The Technological Corporation of Andalusia (Corporación Tecnológica de Andalucía, CTA) in the autonomous community of Andalusia, Spain is the largest public-private partnership in Spain linking scientific and industrial innovation. The project was publicly launched on 27 July 2005, and the official act constituting it was put into effect 10 October 2005. As of 2010 its president is Joaquín Moya-Angeler Cabrera.

It is a private foundation promoted by the Council of Innovation, Science and Business of the Autonomous Government of Andalusia (Consejería de Innovación, Ciencia y Empresa de la Junta de Andalucía) to encourage collaboration between the scientific and commercial communities in Andalusia. It brings together the Universities and Centers of Investigation, innovative businesses, and public administration in Andalusia, forming Andalusia's (and Spain's) largest research and development complex.

==Constitution==
The CTA governing board (Patronato) includes both businesses (including, but not limited to, Airbus, Banco Santander, La Caixa, Endesa, Iberdrola, and Heineken) and research entities. The CTA has at least 133 member organizations as of 19 March 2010.

To start the CTA, 44 founding organizations from the private sector provided one million euros each; the total amount was matched by the Council of Innovation, Science and Business through the Andalusian Innovation and Development Agency (Agencia de Innovación y Desarrollo de Andalucía), for a total of 88 million euros.

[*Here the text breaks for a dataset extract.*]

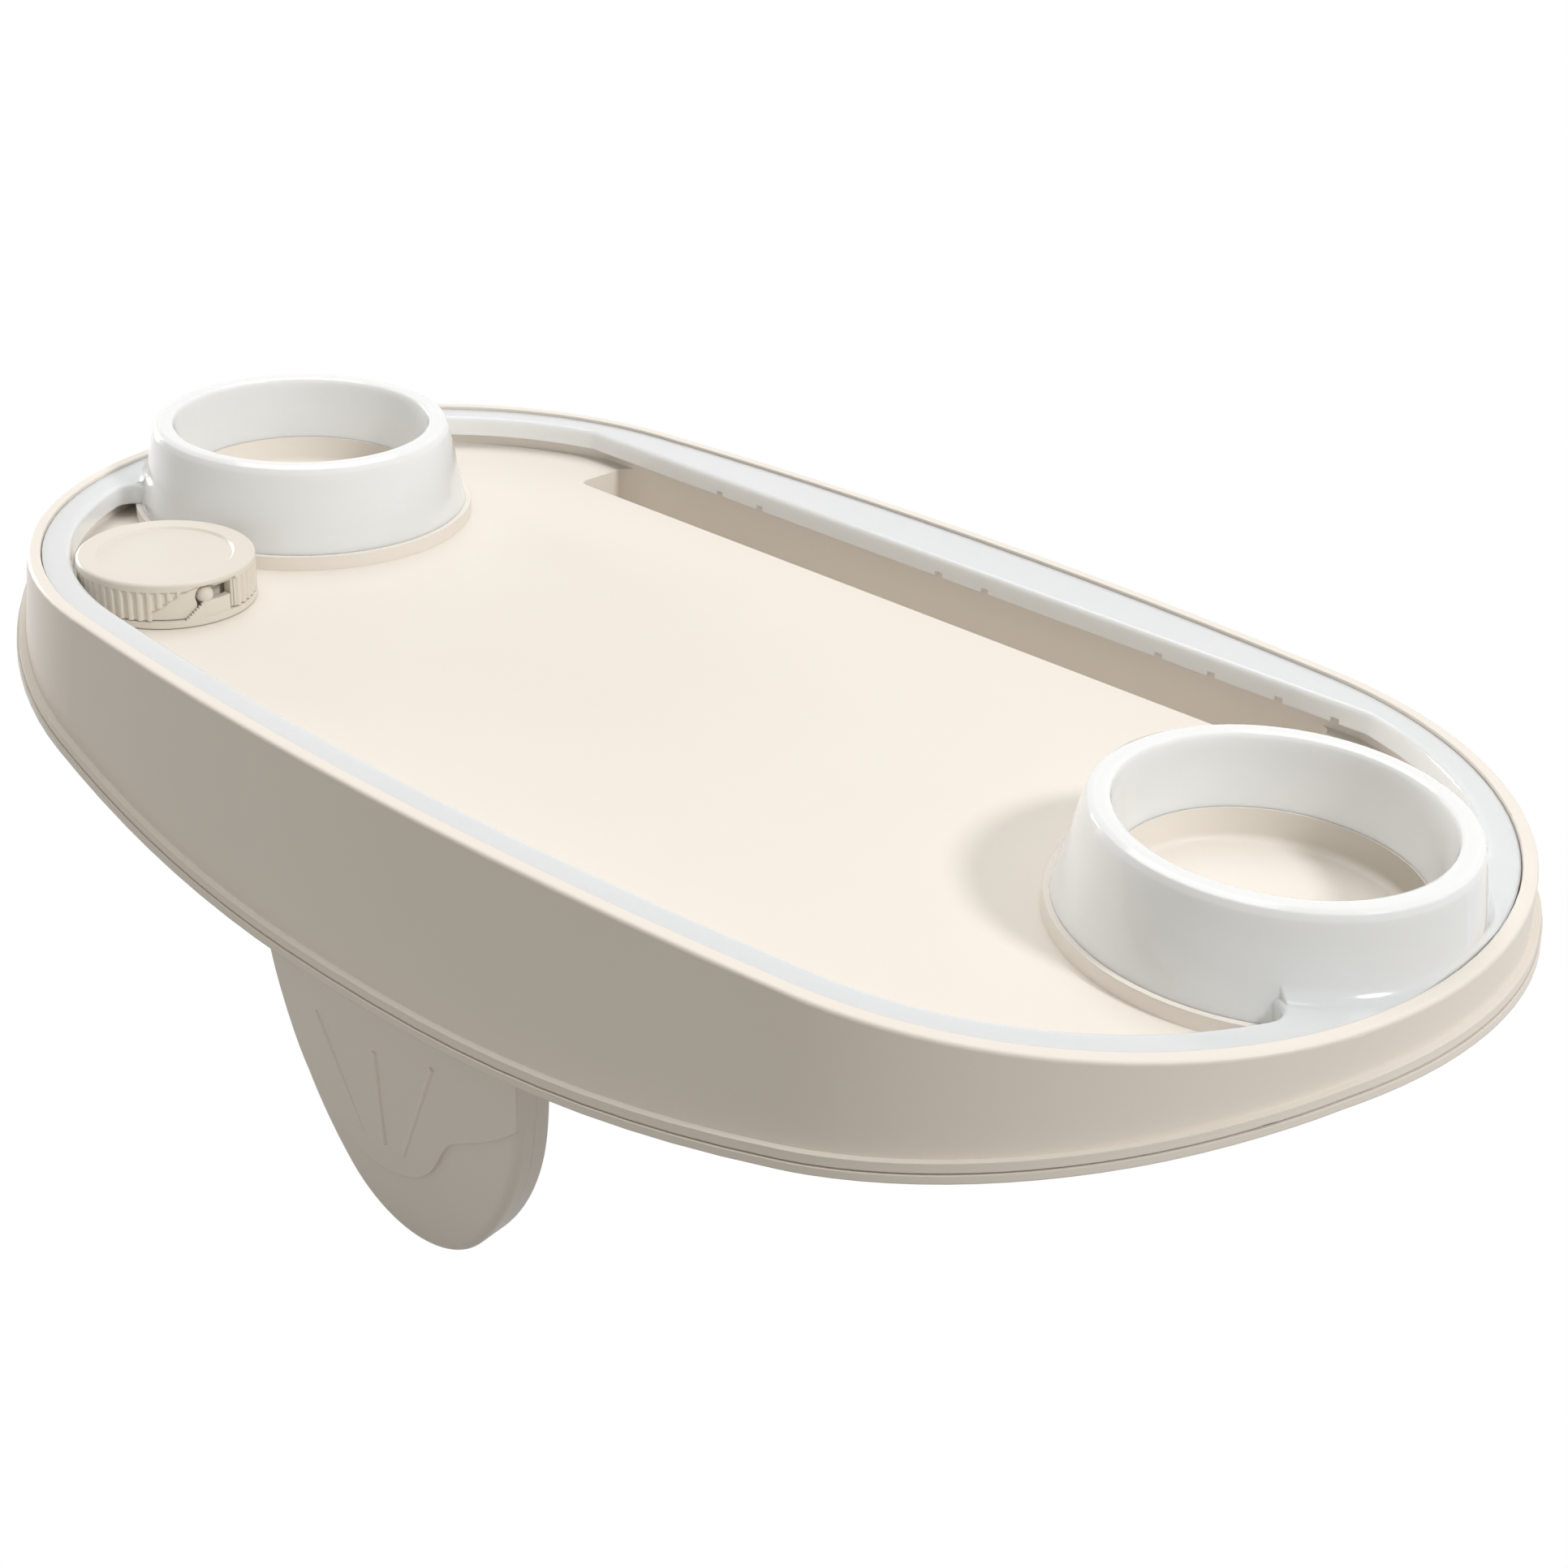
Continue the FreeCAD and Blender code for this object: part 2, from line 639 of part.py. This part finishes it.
# Leg, drawn upright and then leaned in towards the tub wall
def leg_side(shrink):
    arcs = []
    start = V(0, 0, leg_tip)
    turn = 0.0
    for r, angle in leg_arcs:
        centre = start + V(-r * math.sin(turn), 0, r * math.cos(turn))
        turns = [turn + math.radians(angle) * share for share in (0.0, 0.5, 1.0)]
        rays = [V(math.sin(t), 0, -math.cos(t)) for t in turns]
        arcs.append([centre + ray * (r - shrink) for ray in rays])
        start = centre + rays[-1] * r
        turn = turns[-1]
    return arcs


leg_half = leg_side(0.0)[-1][-1].x


def leg_outline(shrink):
    right = leg_side(shrink)
    left = [[V(-p.x, 0, p.z) for p in reversed(spots)] for spots in reversed(right)]
    last = right[-1][-1]
    top = edge_height(0) + leg_sunk
    ends = [last, V(last.x, 0, top), V(-last.x, 0, top), left[0][0]]
    sides = [Part.makeLine(p, q) for p, q in zip(ends[:-1], ends[1:])]
    solid = Part.Face(Part.Wire([arc(*spots) for spots in left + right] + sides)).extrude(V(0, -clear, 0))
    solid.translate(V(0, leg_y + clear / 2, 0))
    return solid


def leg_section(rear, front, bulge):
    low = leg_tip - 5
    w = leg_half + 5
    a = V(-w, leg_y + rear, low)
    b = V(w, leg_y + rear, low)
    c = V(w, leg_y - front, low)
    m = V(0, leg_y - front - bulge, low)
    d = V(-w, leg_y - front, low)
    wire = Part.Wire([Part.makeLine(a, b), Part.makeLine(b, c), arc(c, m, d), Part.makeLine(d, a)])
    return prism(wire, -low)


def lean(shape):
    shape.rotate(V(0, leg_y, belly_height), V(1, 0, 0), leg_lean)
    return shape.common(below(0.0, leg_tip - clear))


leg = leg_outline(0.0).common(leg_section(leg_rear, leg_front, leg_bulge))
face_edges = [e for e in leg.Edges if e.BoundBox.YMax < leg_y and e.BoundBox.ZMin < belly_height - 2]
leg = leg.makeFillet(leg_round, face_edges)
contour = [V(x, leg_y, z) for x, z in leg_contour]
panel_line = Part.BSplineCurve()
panel_line.interpolate(contour)
ends = [contour[-1], V(contour[-1].x, leg_y, 0), V(contour[0].x, leg_y, 0), contour[0]]
sides = [Part.makeLine(p, q) for p, q in zip(ends[:-1], ends[1:])]
panel = Part.Face(Part.Wire([panel_line.toShape()] + sides)).extrude(V(0, -clear, 0))
panel = panel.common(leg_section(0.0, leg_front + leg_panel, leg_bulge)).common(leg_outline(-leg_panel / 2))
leg = leg.fuse(panel)
for x0, z0, x1, z1 in leg_ridges:
    run = V(x1 - x0, 0, z1 - z0)
    rib = Part.makeCylinder(ridge_r, run.Length, V(x0, 0, z0), run)
    depth = leg_bulge * (1 - (x0 / (leg_half + 5)) ** 2)
    rib.translate(V(0, leg_y - leg_front - leg_panel - depth + ridge_r / 3, 0))
    leg = leg.fuse(rib)
inside = leg_outline(leg_skin).common(leg_section(leg_rear - leg_skin, leg_front - leg_skin, leg_bulge))
inside = inside.common(block(-reach, reach, -reach, 0, leg_tip, belly_height - leg_skin - 1))
leg_screw_y = leg_y - leg_screw_set
for side in (-1, 1):
    inside = inside.cut(rod(side * leg_screw_x, leg_screw_y, leg_boss_r, belly_height - screw_length - 2, 0))
leg = leg.cut(inside)
parting = block(-reach, reach, leg_y, 0, leg_tip - clear, 0)
front_shell = lean(leg.cut(parting))
for side in (-1, 1):
    hole = rod(side * leg_screw_x, leg_screw_y, pilot_r, belly_height - screw_length + 2, deck_under)
    front_shell = front_shell.cut(hole)
export("leg_front_shell", front_shell)
export("leg_rear_shell", lean(leg.common(parting)))


# Screws of the leg and of the two mouldings
def screw(x, y, head_z, length, head_r, head_high, r):
    shank = rod(x, y, r, head_z, head_z + length)
    head = rod(x, y, head_r, head_z - head_high, head_z)
    head = head.makeChamfer(0.5, rims(head, head_z - head_high))
    for dx, dy in ((head_r * 0.6, 0.4), (0.4, head_r * 0.6)):
        head = head.cut(block(x - dx, x + dx, y - dy, y + dy, head_z - head_high - 1, head_z - 0.9))
    return shank.fuse(head)


screws = []
for x, y in screw_places:
    seat = edge_height(x) + pan_boss_height - screw_head_height
    screws.append(screw(x, y, seat, screw_length, screw_head_r, 1.8, pilot_r))
export("body_screws", Part.makeCompound(screws))

screws = []
for side in (-1, 1):
    x = side * leg_screw_x
    head = edge_height(x) + pan_wall
    one = screw(x, leg_screw_y, 0.0, screw_length, screw_head_r, 1.8, pilot_r)
    one.rotate(V(x, leg_screw_y, 0), V(1, 0, 0), 180)
    one.translate(V(0, 0, head + 0.1))
    screws.append(one)
export("leg_screws", Part.makeCompound(screws))

# Battery cells, contacts, door and its seal
cell_z = bay_roof - running_gap - cell_r
cell_rows = [bay_y + i * cell_pitch for i in (-1, 0, 1)]
cells = []
for y in cell_rows:
    can = Part.makeCylinder(cell_r, cell_length - 1.0, V(-cell_length / 2, y, cell_z), V(1, 0, 0))
    cells.append(can.fuse(Part.makeCylinder(1.9, 1.5, V(cell_length / 2 - 1.5, y, cell_z), V(1, 0, 0))))
export("battery_cells", Part.makeCompound(cells))

contacts = []
for side in (-1, 1):
    for y in cell_rows:
        x = side * bay_length / 2
        x0, x1 = sorted([x, x - side * contact_thickness])
        half = cell_r - 0.7
        sheet = block(x0, x1, y - half, y + half, cell_z - half, cell_z + half)
        knob = Part.makeCone(3.0, 1.4, contact_reach, V(x, y, cell_z), V(-side, 0, 0))
        contacts.append(sheet.fuse(knob))
export("battery_contacts", Part.makeCompound(contacts))

door = around_door(running_gap, door_face, door_face + door_thickness)
fence_gap = running_gap + 0.6
fence = around_bay(-fence_gap, -fence_gap, door_face + 1, ledge + 1.2)
door = door.fuse(fence.cut(around_bay(-fence_gap - 1.6, -fence_gap - 1.6, door_face, ledge + 3)))
for x in (-cell_length / 4, cell_length / 4):
    y = bay_width / 2 - 2
    cradle = block(x - 0.8, x + 0.8, bay_y - y, bay_y + y, door_face + 1, cell_z - 1.5)
    for y in cell_rows:
        cradle = cradle.cut(Part.makeCylinder(cell_r + running_gap, 4, V(x - 2, y, cell_z), V(1, 0, 0)))
    door = door.fuse(cradle)
for side in (-1, 1):
    door = door.cut(rod(side * door_screw_x, bay_y, screw_r + 0.1, floor, ledge))
    door = door.cut(rod(side * door_screw_x, bay_y, screw_head_r - 0.3, floor, door_face + door_screw_sink))
export("battery_door", door)

door_seal = around_bay(seal_width, seal_width, door_face + door_thickness, ledge)
door_seal = door_seal.cut(around_bay(-0.2, -0.2, floor, ledge + 1))
export("door_seal", door_seal)

screws = []
for side in (-1, 1):
    screws.append(screw(side * door_screw_x, bay_y, door_face + door_screw_sink, door_screw_length,
                        screw_head_r - 0.6, 1.3, pilot_r))
export("door_screws", Part.makeCompound(screws))

# Push button and the board above it
button = rod(button_x, bay_y, button_r, button_seat - button_proud, button_ledge + running_gap)
button = button.makeChamfer(0.8, rims(button, button_seat - button_proud))
flange_low = button_ledge + running_gap
flange = rod(button_x, bay_y, button_r + 1.6, flange_low, flange_low + button_flange)
export("push_button", button.fuse(flange))


def on_board(x, dx, dy, z, height):
    return block(x - dx / 2, x + dx / 2, bay_y - dy / 2, bay_y + dy / 2, z, z + height)


board = on_board(button_x, board_length, board_width, board_low, board_thickness)
board = board.fuse(on_board(button_x, switch_size, switch_size, switch_low, switch_height))
chip_x = button_x + chip_offset
board = board.fuse(on_board(chip_x, chip_size, chip_size, board_low + board_thickness, chip_height))
export("control_board", board)
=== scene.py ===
"""Hot tub tray: finishes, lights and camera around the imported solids."""

import json
import math

import bpy
from mathutils import Matrix, Vector


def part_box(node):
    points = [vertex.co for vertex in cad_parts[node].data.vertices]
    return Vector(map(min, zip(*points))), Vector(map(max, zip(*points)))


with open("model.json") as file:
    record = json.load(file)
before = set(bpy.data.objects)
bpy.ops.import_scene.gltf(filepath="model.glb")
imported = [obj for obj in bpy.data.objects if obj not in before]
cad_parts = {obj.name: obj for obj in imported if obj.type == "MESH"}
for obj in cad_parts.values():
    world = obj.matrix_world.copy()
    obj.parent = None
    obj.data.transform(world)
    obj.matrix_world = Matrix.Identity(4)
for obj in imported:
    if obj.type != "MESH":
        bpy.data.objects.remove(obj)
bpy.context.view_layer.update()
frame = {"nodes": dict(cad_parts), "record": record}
nodes = frame["nodes"]

leg_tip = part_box("leg_front_shell")[0].z

# Metres in the tray's own frame
WELL_X = 0.202  # from the middle of the tray to each well's axis
WELL_REACH = 0.0436  # just past the radius of the wells' bores
LEDGE_TOP = 0.020  # the light band's flat run lies below this height
COLLAR_START = 0.030  # above this height there is only collar
FLOOR_GAP = 0.0004
FLOOR_REACH = 9.0


# Steps that the node trees are built from

def new_group(name, inputs, outputs):
    """A node group with its number inputs and their defaults, and its outputs and their kinds."""
    group = bpy.data.node_groups.new(name, "ShaderNodeTree")
    for label, value in inputs.items():
        socket = group.interface.new_socket(name=label, in_out="INPUT", socket_type="NodeSocketFloat")
        socket.default_value = value
    for label, kind in outputs.items():
        group.interface.new_socket(name=label, in_out="OUTPUT", socket_type=kind)
    g_in = group.nodes.new("NodeGroupInput")
    g_out = group.nodes.new("NodeGroupOutput")
    return group, g_in.outputs, g_out.inputs


def set_values(node, values):
    for label, value in values.items():
        node.inputs[label].default_value = value


def sums(tree, operation, *terms):
    """One step of arithmetic on sockets and plain numbers."""
    node = tree.nodes.new("ShaderNodeMath")
    node.operation = operation
    for socket, term in zip(node.inputs, terms):
        if isinstance(term, float):
            socket.default_value = term
        else:
            tree.links.new(term, socket)
    return node.outputs[0]


def clamped(tree, value):
    node = tree.nodes.new("ShaderNodeClamp")
    tree.links.new(value, node.inputs["Value"])
    return node.outputs["Result"]


def along_axes(tree, vector):
    node = tree.nodes.new("ShaderNodeSeparateXYZ")
    tree.links.new(vector, node.inputs[0])
    return node.outputs


def own_place(tree):
    return tree.nodes.new("ShaderNodeTexCoord").outputs["Object"]


def face_normal(tree):
    return tree.nodes.new("ShaderNodeNewGeometry").outputs["Normal"]


def facing_up(tree):
    """One on faces that look straight up, nothing on upright and lower ones."""
    return clamped(tree, along_axes(tree, face_normal(tree))["Z"])


def noise(tree, scale, detail, roughness=0.5):
    """Noise that stays with the piece, its scale in steps per metre."""
    node = tree.nodes.new("ShaderNodeTexNoise")
    set_values(node, {"Detail": detail, "Roughness": roughness})
    tree.links.new(own_place(tree), node.inputs["Vector"])
    tree.links.new(scale, node.inputs["Scale"])
    return node.outputs["Fac"]


def spread(tree, value, low, high, start=0.0, end=1.0):
    """Carries the range from start to end over to the one from low to high."""
    node = tree.nodes.new("ShaderNodeMapRange")
    set_values(node, {"From Min": start, "From Max": end, "To Min": low, "To Max": high})
    tree.links.new(value, node.inputs["Value"])
    return node.outputs["Result"]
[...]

The current capital of the organization is over 107 million euros.

==Activities==
As of February 2010, CTA has approved 301 research and development projects. with incentives adding up to over 46 million euros. The total investment in the projects has been over 151 million euros. More than 160 investigative groups have been involved, representing all of the universities in Andalusia, and organisms such as the Superior Council for Scientific Investigations (Consejo Superior de Investigaciones Científicas, Csic), the Andalusian Institute for Research and Training in Agriculture, Food and Fisheries (Instituto de Investigación y Formación Agraria y Pesquera, Ifapa), and public hospitals.